Reproduce the first line and every line after it, exactly, through the one containing "return EXIT_Z +". Leave out the rest.
/---
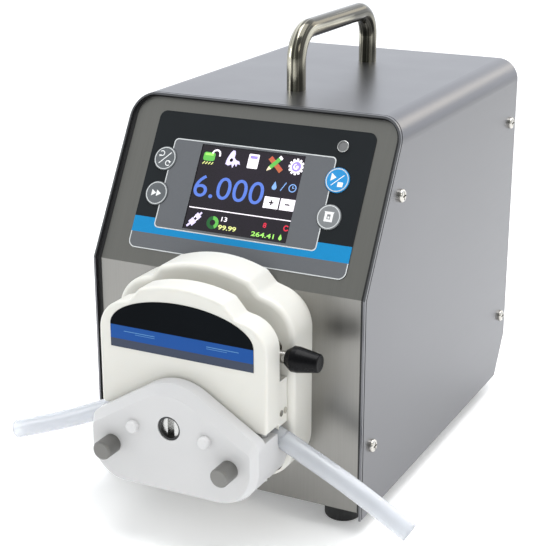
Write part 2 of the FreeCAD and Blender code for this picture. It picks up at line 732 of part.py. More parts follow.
def tie_studs():
    return Part.makeCompound([rod_y(x, STUD_Z, 2.5, -60, -6) for x in (-STUD_X, STUD_X)])


def cap_nuts():
    nuts = []
    for x in (-STUD_X, STUD_X):
        nut = rod_y(x, STUD_Z, 4.75, PLATE_FRONT - NUT_LENGTH, PLATE_FRONT)
        rims = [edge for edge in nut.Edges if edge.BoundBox.YMax < PLATE_FRONT - 9]
        nut = nut.makeChamfer(0.8, rims)
        nuts.append(nut.cut(rod_y(x, STUD_Z, 2.5, -60, -40)))
    return Part.makeCompound(nuts)


def over_tube(x):
    """Height that clears the straight part of the tube on its way out."""
    rise = (TUBE_OUTER + 0.6) / math.cos(EXIT_SLOPE)
    return EXIT_Z + rise + (EXIT_X - x) * math.tan(EXIT_SLOPE)


def wing(side):
    """Side web of the upper block, above the tube's way out."""
    outer_x = EXIT_X - 0.3
    outline = [(12, 78), (outer_x, 78), (outer_x, over_tube(outer_x))]
    outline += [(28.5, over_tube(28.5)), (20.6, 68.6), (12, 72)]
    return prism_xz([(side * x, z) for x, z in outline], FLANGE_REAR - 0.5, HOUSING_FRONT - 0.25)


def tube_clearance(side):
    """Room for the tube below the wing, deeper where the tube is still squeezed wide."""
    far = EXIT_X + 5
    outer = [(28, 40), (far, 40), (far, over_tube(far)), (28, over_tube(28))]
    inner = [(0, 40), (28.5, 40), (28.5, over_tube(28.5)), (20.6, 68.6), (0, 68.6)]
    deep = ROTOR_Y - SQUEEZED_HALF - 0.4
    shallow = ROTOR_Y - TUBE_OUTER - 0.5
    room = prism_xz([(side * x, z) for x, z in outer], shallow, FLANGE_REAR + 0.01)
    return room.fuse(prism_xz([(side * x, z) for x, z in inner], deep, FLANGE_REAR + 0.01))


def upper_block():
    outline = crowned_outline(45.2, 55.8, 2.0, 121.2, (22.6, 117.5), (28.6, 110.6, 107.1),
                              (70.0, 3.0, 4.0, 15.5))
    flange = soften(rounded_prism(outline, FLANGE_FRONT, FLANGE_REAR), 1.6, FLANGE_FRONT)
    rear = ROTOR_Y + ROLLER_WIDTH / 2 + 2.2
    bed = ring_y(0, SHAFT_Z, BED_OUTER, BED_RADIUS - 2, FLANGE_REAR - 0.5, rear)
    reach = 60.0
    spread = [(0, SHAFT_Z), (reach, SHAFT_Z + reach * math.tan(math.radians(30))), (0, 160)]
    half = prism_xz(spread, -60, 0)
    bed = bed.common(half.fuse(half.mirror(vec(0, 0, 0), vec(1, 0, 0))))
    block = flange.fuse(bed)
    for side in (-1, 1):
        block = block.fuse(wing(side))
    block = block.cut(rod_y(0, SHAFT_Z, BED_RADIUS, ROTOR_Y - ROLLER_WIDTH / 2 - 2.6, 0))
    block = block.cut(rod_y(0, SHAFT_Z, 6.5, -50, -30))
    for side in (-1, 1):
        block = block.cut(tube_clearance(side))
        block = block.cut(rod_z(side * POST_X, POST_Y, 3.05, 50, 100))
        x0, x1 = sorted((side * 42.7, side * 50))
        block = block.cut(box(x0, x1, FLANGE_REAR, -10, 50, 67.0))
        for y in retainer_screw_depths():
            block = block.cut(rod_x(y, 61.5, 1.0, min(side * 38, side * 50), max(side * 38, side * 50)))
    return block.cut(rod_y(0, LEVER_Z, 4.05, -39.2, 0)).removeSplitter()


def retainer_screw_depths():
    return (-26.6, -22.4)


def tube_retainer():
    plate = box(42.7, 44.9, FLANGE_REAR, HOUSING_FRONT - 0.25, over_tube(42.7) + 0.3, 67.0)
    for y in retainer_screw_depths():
        plate = plate.cut(rod_x(y, 61.5, 1.0, 38, 50))
    return plate


def retainer_screws():
    screws = []
    for y in retainer_screw_depths():
        screw = rod_x(y, 61.5, 1.6, 44.9, 45.3).fuse(rod_x(y, 61.5, 1.0, 38.2, 45.0))
        screws.append(both_sides(screw))
    return Part.makeCompound(screws)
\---
The completed task:
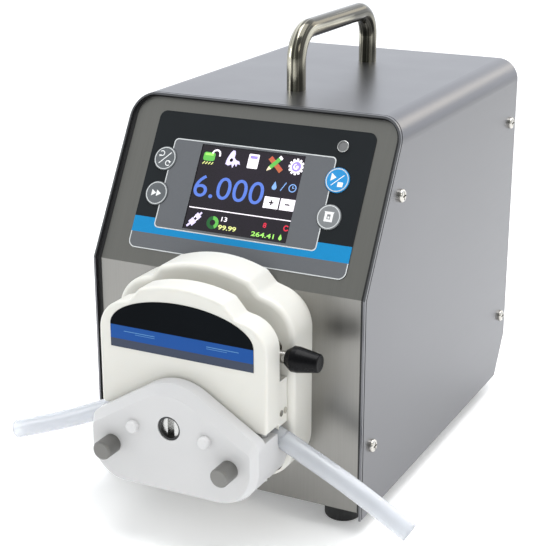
Write part 2 of the FreeCAD and Blender code for this picture. It picks up at line 732 of part.py. More parts follow.
def tie_studs():
    return Part.makeCompound([rod_y(x, STUD_Z, 2.5, -60, -6) for x in (-STUD_X, STUD_X)])


def cap_nuts():
    nuts = []
    for x in (-STUD_X, STUD_X):
        nut = rod_y(x, STUD_Z, 4.75, PLATE_FRONT - NUT_LENGTH, PLATE_FRONT)
        rims = [edge for edge in nut.Edges if edge.BoundBox.YMax < PLATE_FRONT - 9]
        nut = nut.makeChamfer(0.8, rims)
        nuts.append(nut.cut(rod_y(x, STUD_Z, 2.5, -60, -40)))
    return Part.makeCompound(nuts)


def over_tube(x):
    """Height that clears the straight part of the tube on its way out."""
    rise = (TUBE_OUTER + 0.6) / math.cos(EXIT_SLOPE)
    return EXIT_Z + rise + (EXIT_X - x) * math.tan(EXIT_SLOPE)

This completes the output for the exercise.